The court rejected his challenge based on the Jarvis decision of the Supreme Court of Canada:

[11] The concern that animated the Court in Jarvis was that when the predominant purpose of an inquiry is the determination of penal liability, the full panoply of Charter rights are engaged for the taxpayer’s protection.

[12] The appellant does not challenge the validity of any search warrant used to collect evidence for the criminal investigation. It follows that there is no basis to conclude that any of the appellant’s Charter rights were violated and no reason to conclude that properly obtained evidence could not also be used in support of the motion for a jeopardy order.
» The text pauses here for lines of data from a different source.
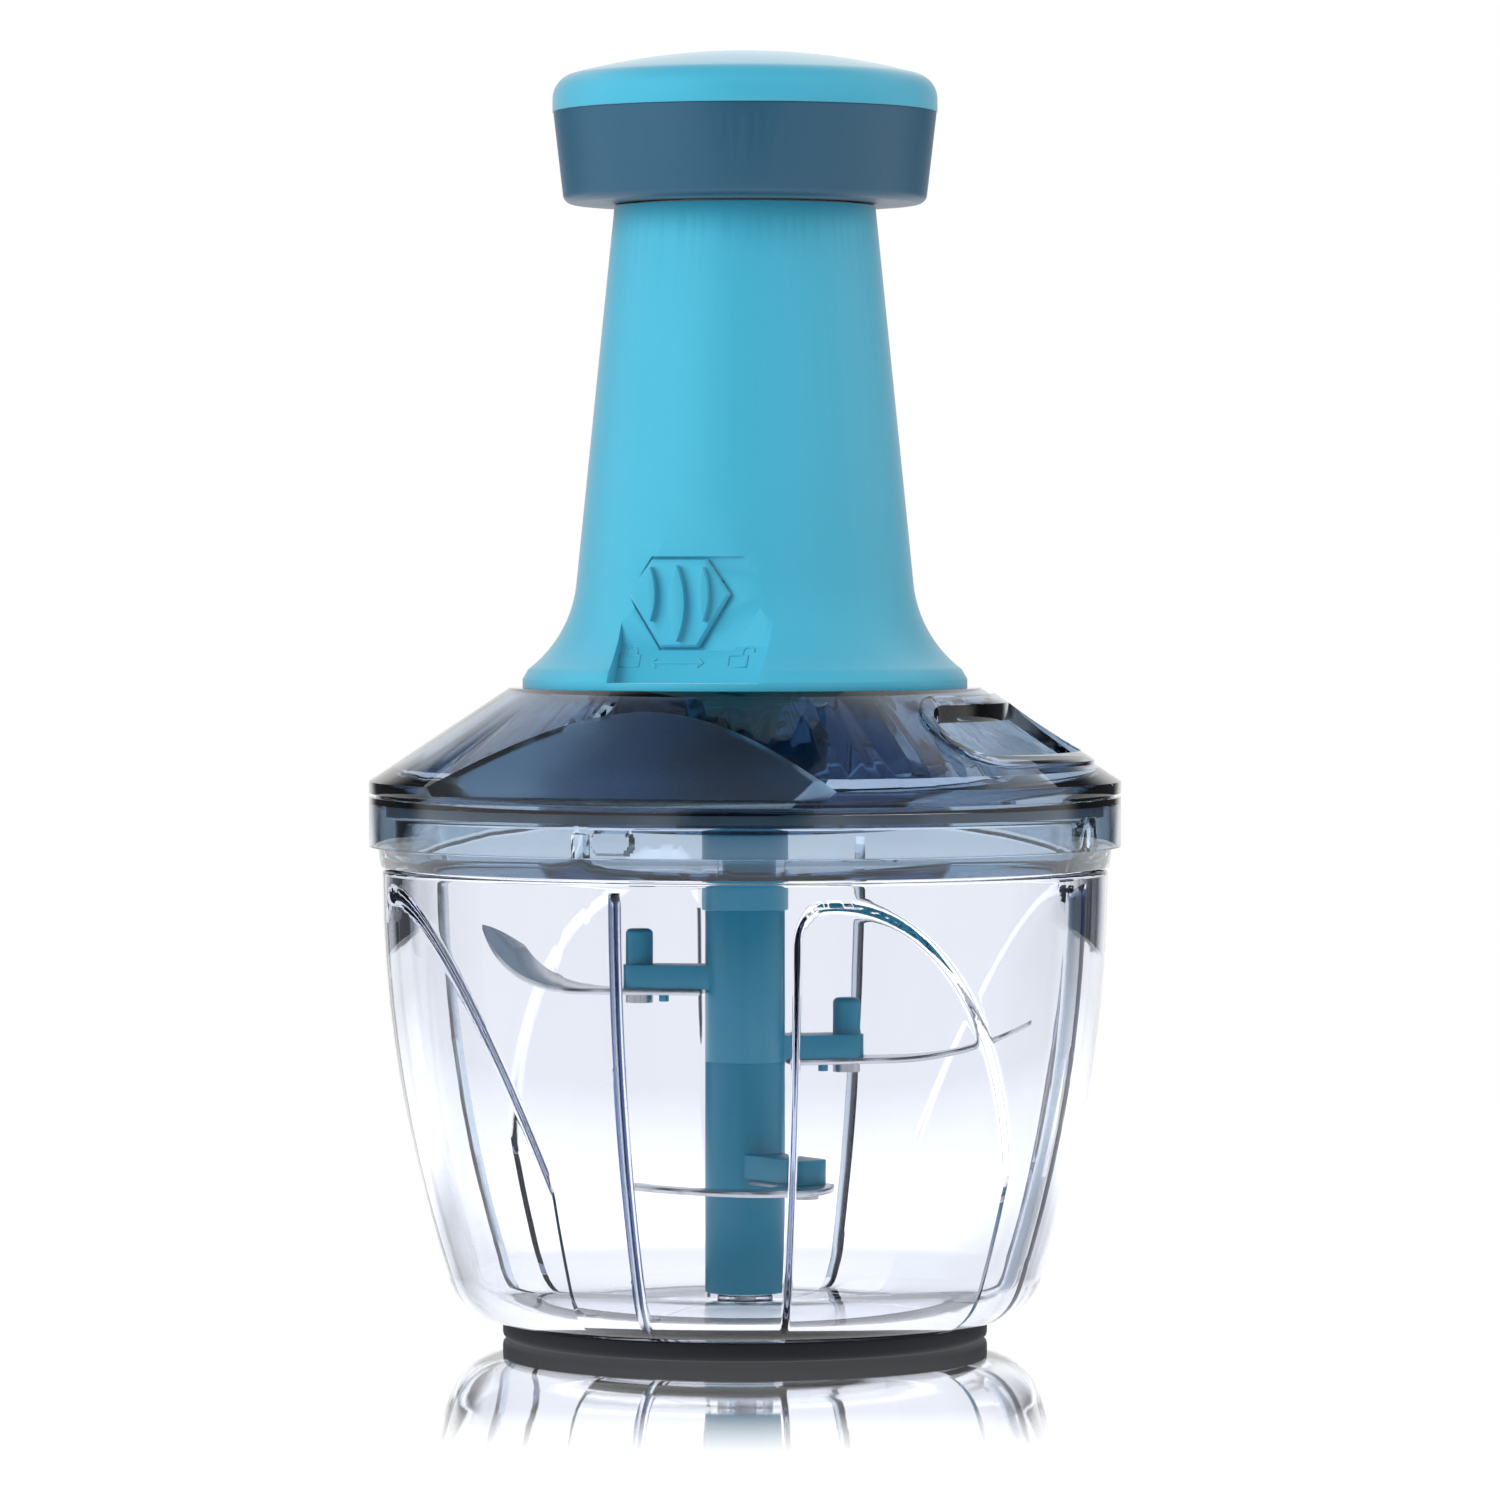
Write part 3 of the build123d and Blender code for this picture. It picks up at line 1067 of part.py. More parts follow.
def make_blade_middle():
    return Rot(0, 0, MIDDLE_AZ) * sickle(MIDDLE_ARM_Z, MIDDLE_RISE)


def make_blade_lower():
    point = Vector(-HOOK_SWEEP, -HOOK_REACH)
    return Rot(0, 0, LOWER_AZ) * blade(LOWER_ARM_Z, LOWER_RISE, point, HOOK_BULGE, HOOK_SKEW)


def make_blade_screws():
    stations = [(UPPER_AZ, UPPER_ARM_Z, POST_H), (MIDDLE_AZ, MIDDLE_ARM_Z, POST_H),
                (LOWER_AZ, LOWER_ARM_Z, 0)]
    screws = []
    for azimuth, arm_z, post_h in stations:
        length = BLADE_T + screw_depth(post_h) - FIT_GAP
        shape = screw(BLADE_SCREW_R, BLADE_SCREW_HEAD_R, BLADE_SCREW_HEAD_H, length)
        screws.append(at(azimuth, post_reach(), arm_z - BLADE_T) * shape)
    return group(screws)


# ---- lock --------------------------------------------------------------------------------
def grip(length, width):
    """One lens-shaped ridge on the thumb slide, seen from the front."""
    half = length / 2
    side = width / 2
    return outlined(ThreePointArc((0, -half), (side, 0), (0, half)),
                    ThreePointArc((0, half), (-side, 0), (0, -half)))


def make_lock_button():
    face_y = PANEL_Y + BUTTON_PROUD
    body = front_prism(hexagon(BUTTON_HALF_W, 0), LOCK_X, LOCK_Z, face_y, POCKET_Y + RUN_GAP)
    rim = body.faces().sort_by(Axis.Y)[0].edges()
    body = chamfer(rim, BUTTON_EDGE)
    middle_z = LOCK_Z + (BUTTON_UP - BUTTON_DOWN) / 2
    body += front_prism(grip(GRIP_LEN, GRIP_W), LOCK_X, middle_z, face_y + GRIP_H, face_y - FIT_GAP)
    for side in (-1, 1):
        body += front_prism(grip(GRIP_SIDE_LEN, GRIP_SIDE_W), LOCK_X + side * GRIP_PITCH, LOCK_Z,
                            face_y + GRIP_H, face_y - FIT_GAP)
    neck = block(LOCK_X - SLIDE_NECK_HALF_W, LOCK_X + SLIDE_NECK_HALF_W, -POCKET_Y - RUN_GAP, -BOLT_Y,
                 LOCK_Z - SLIDE_NECK_HALF_H, LOCK_Z + SLIDE_NECK_HALF_H)
    return body + neck - lock_screw_hole(BOLT_Y, BOLT_Y + LOCK_SCREW_LEN - BOLT_T + FIT_GAP)


def lock_screw_hole(inner, outer):
    hole = Circle(LOCK_SCREW_R + SCREW_GAP)
    return front_prism(hole, LOCK_X, LOCK_Z, outer, inner)


def make_lock_bolt():
    """The plate behind the wall, with the finger that stands over the tube's stop ring."""
    back = BOLT_Y - BOLT_T
    low = LOCK_Z - BOLT_HALF_H
    body = block(LOCK_X - BOLT_HALF_W, LOCK_X + BOLT_HALF_W, -BOLT_Y, -back,
                 low, LOCK_Z + BOLT_HALF_H)
    finger_z = TUBE_FOOT_Z + TUBE_STOP_H + RUN_GAP
    half = FINGER_W / 2
    tip = TUBE_R + 2 * RUN_GAP
    body += block(LOCK_X - half, LOCK_X + half, -BOLT_Y, -back, finger_z, low)
    body += block(LOCK_X - half, LOCK_X + half, -BOLT_Y, -tip, finger_z, finger_z + FINGER_H)
    return body - lock_screw_hole(back, BOLT_Y)


def make_lock_screw():
    shape = screw(LOCK_SCREW_R, LOCK_SCREW_HEAD_R, LOCK_SCREW_HEAD_H, LOCK_SCREW_LEN)
    place = Plane(origin=(LOCK_X, -BOLT_Y + BOLT_T, LOCK_Z), x_dir=(1, 0, 0), z_dir=(0, -1, 0))
    return place * shape


def make_lock_detent_spring():
    """A leaf on the pad whose tooth stands between the slide's two places."""
    low = LOCK_Z + BOLT_HALF_H + RUN_GAP
    top = low + DETENT_H
    points = [(-DETENT_HALF_W, top), (DETENT_HALF_W, top), (DETENT_HALF_W, low + DETENT_H / 2),
              (DETENT_H / 2, low + DETENT_H / 2), (0, low), (-DETENT_H / 2, low + DETENT_H / 2),
              (-DETENT_HALF_W, low + DETENT_H / 2)]
    face = outlined(Polyline(*points, close=True))
    return front_prism(face, 0, 0, PAD_Y, PAD_Y - DETENT_T)


# ---- all nodes ---------------------------------------------------------------------------
NODES = {
    "bowl": make_bowl,
    "base_ring": make_base_ring,
    "pivot_pin": make_pivot_pin,
    "lid_cover": make_lid_cover,
    "lid_skirt": make_lid_skirt,
    "lid_gasket": make_lid_gasket,
    "drive_housing": make_drive_housing,
    "thrust_washer": make_thrust_washer,
    "spindle_bush": make_spindle_bush,
    "handle_base": make_handle_base,
    "handle_shell": make_handle_shell,
    "base_screws": make_base_screws,
    "guide_bush": make_guide_bush,
    "return_spring": make_return_spring,
    "clutch_spring": make_clutch_spring,
    "lock_detent_spring": make_lock_detent_spring,
    "knob_cap": make_knob_cap,
    "knob_ring": make_knob_ring,
    "plunger_tube": make_plunger_tube,
    "knob_screws": make_knob_screws,
    "helix_nut": make_helix_nut,
    "nut_clip": make_nut_clip,
    "drive_spindle": make_drive_spindle,
    "ratchet_rotor": make_ratchet_rotor,
    "spindle_pin": make_spindle_pin,
    "ratchet_driver": make_ratchet_driver,
    "drive_socket": make_drive_socket,
    "drive_screw": make_drive_screw,
    "blade_hub_upper": make_blade_hub_upper,
    "blade_hub_lower": make_blade_hub_lower,
    "blade_upper": make_blade_upper,
    "blade_middle": make_blade_middle,
    "blade_lower": make_blade_lower,
    "blade_screws": make_blade_screws,
    "lock_button": make_lock_button,
    "lock_bolt": make_lock_bolt,
    "lock_screw": make_lock_screw,
}

os.makedirs("parts", exist_ok=True)
for name, make in NODES.items():
    export_step(make(), f"parts/{name}.step")
    print("wrote", name)
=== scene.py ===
# %% [markdown]
# # A plunger food chopper, dressed around its frame
# The chopper has a clear bowl, a smoke lid, a cyan handle with a thumb lock and a knob that is
# pushed down. The frame holds each piece at its real size. This script gives every piece the
# finish that its maker gave it, and builds anew the pieces whose soft edges and reliefs carry the
# look. Lengths are written in millimetres and turned to metres where a mesh is made.

# %% The frame
import json
import math

import bmesh
import bpy
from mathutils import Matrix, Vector


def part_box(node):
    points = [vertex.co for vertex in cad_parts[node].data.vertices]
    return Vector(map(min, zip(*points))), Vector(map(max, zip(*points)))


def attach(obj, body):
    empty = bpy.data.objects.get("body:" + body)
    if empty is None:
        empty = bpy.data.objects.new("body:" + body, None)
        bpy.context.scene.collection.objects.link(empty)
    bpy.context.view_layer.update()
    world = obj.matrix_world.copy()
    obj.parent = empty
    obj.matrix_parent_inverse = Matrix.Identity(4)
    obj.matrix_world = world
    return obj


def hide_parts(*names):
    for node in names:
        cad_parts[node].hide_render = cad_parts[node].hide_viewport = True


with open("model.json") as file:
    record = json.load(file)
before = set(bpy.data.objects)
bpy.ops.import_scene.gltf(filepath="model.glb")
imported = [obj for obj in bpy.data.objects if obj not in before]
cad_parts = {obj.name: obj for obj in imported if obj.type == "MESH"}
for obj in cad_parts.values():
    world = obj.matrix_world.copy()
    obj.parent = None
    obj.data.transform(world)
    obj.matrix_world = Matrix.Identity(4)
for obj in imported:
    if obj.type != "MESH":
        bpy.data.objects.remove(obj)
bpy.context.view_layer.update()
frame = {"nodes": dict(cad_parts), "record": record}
nodes = frame["nodes"]
BODY_OF = {name: body for body, names in frame["record"]["behaviour"]["bodies"].items() for name in names}

# %% [markdown]
# ## Helpers
# A colour is written as the sRGB hex that a paint chart would give, and one function turns it to
# the linear values that shaders take. Another adds a shader node with its settings and its links,
# so that each material below reads as a list of what it is made of.

# %% Colours and nodes
MM = 0.001


def linear(hex_colour):
    """An sRGB hex colour as linear RGBA."""
    channels = []
    for start in (0, 2, 4):
        value = int(hex_colour[start:start + 2], 16) / 255
        channels.append(value / 12.92 if value <= 0.04045 else ((value + 0.055) / 1.055) ** 2.4)
    return (*channels, 1.0)


def add(tree, kind, links=None, **settings):
    """Adds a node, sets its properties or sockets by name, and links {socket: output}."""
    made = tree.nodes.new(kind)
    for name, value in settings.items():
        if hasattr(made, name):
            setattr(made, name, value)
        else:
            made.inputs[name.replace("_", " ")].default_value = value
    for name, output in (links or {}).items():
        tree.links.new(output, made.inputs[name])
    return made


def new_material(name):
    made = bpy.data.materials.new(name)
    made.use_nodes = True
    made.node_tree.nodes.clear()
    return made, made.node_tree


# %% [markdown]
# ## Plastics
# The handle and knob are moulded ABS with a satin texture: tiny pits that scatter the highlight,
# with a faint cloud where the melt cooled unevenly. The pits are finer than a render shows, so
# they are drawn about half a millimetre wide. The same recipe with other numbers makes the
# moulded blade hub, the natural acetal of the inner pieces, the black rubber foot and the grey
# silicone seal.

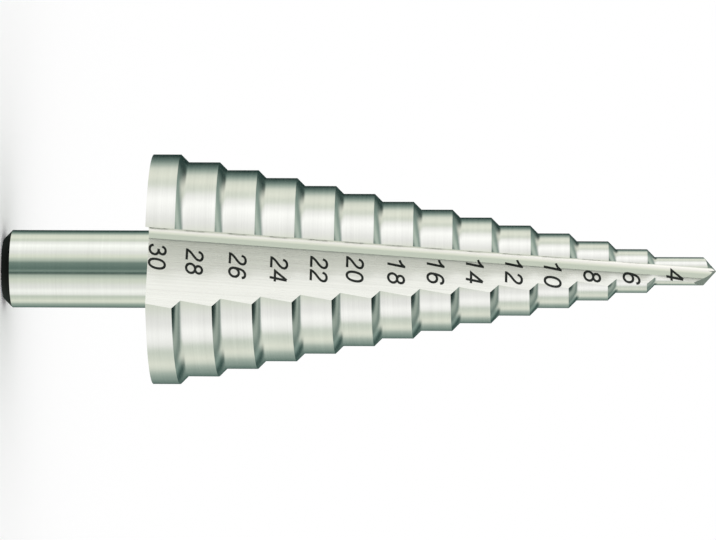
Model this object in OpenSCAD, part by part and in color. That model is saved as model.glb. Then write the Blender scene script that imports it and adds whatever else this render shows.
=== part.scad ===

Similarly the court rejected his argument that the Crown was using criminal powers to enforce a civil debt:

[13] Second, I disagree that the Canada Revenue Agency used its criminal powers to enforce a civil debt. The Judge found as a fact that, based on the appellant’s conduct (such as his position that “collecting income tax by the government is against the Constitution of Canada”), the authorities had every reason to believe the appellant would not voluntarily pay his taxes.

The court held that these proceeding amounted to a collateral attack of prior proceedings attacking the jeopardy order:

[18] In the present case, the jeopardy order was reviewed under subsection 225.2(8). On the first review the appellant sought an order quashing the search warrants and an order excluding evidence obtained as a result of the search warrants pursuant to subsection 24(2) of the Charter of Rights and Freedoms. The jeopardy order was upheld. The appellant then sought a second review challenging the collection of 100% of his income. He again alleges abuse of the Canada Revenue Agency’s audit/administrative and investigative powers and again asserts that 100% of his income ought not to be subject to execution. To the extent these matters were dealt with on the review of the jeopardy order, this motion constitutes a collateral attack on the jeopardy order proceedings.

Finally the court addressed his argument based on section 7 of the Charter:

[19] That leaves for consideration the appellant’s argument that non-payment of the criminal fines exposes him to risk of incarceration so as to engage section 7 of the Charter.

[20] Assuming, without deciding that such a threat engages section 7, the appellant has failed to demonstrate that the process followed to date, or to be followed, was or is not in accordance with the principles of fundamental justice.

As a result the appeal was dismissed with costs.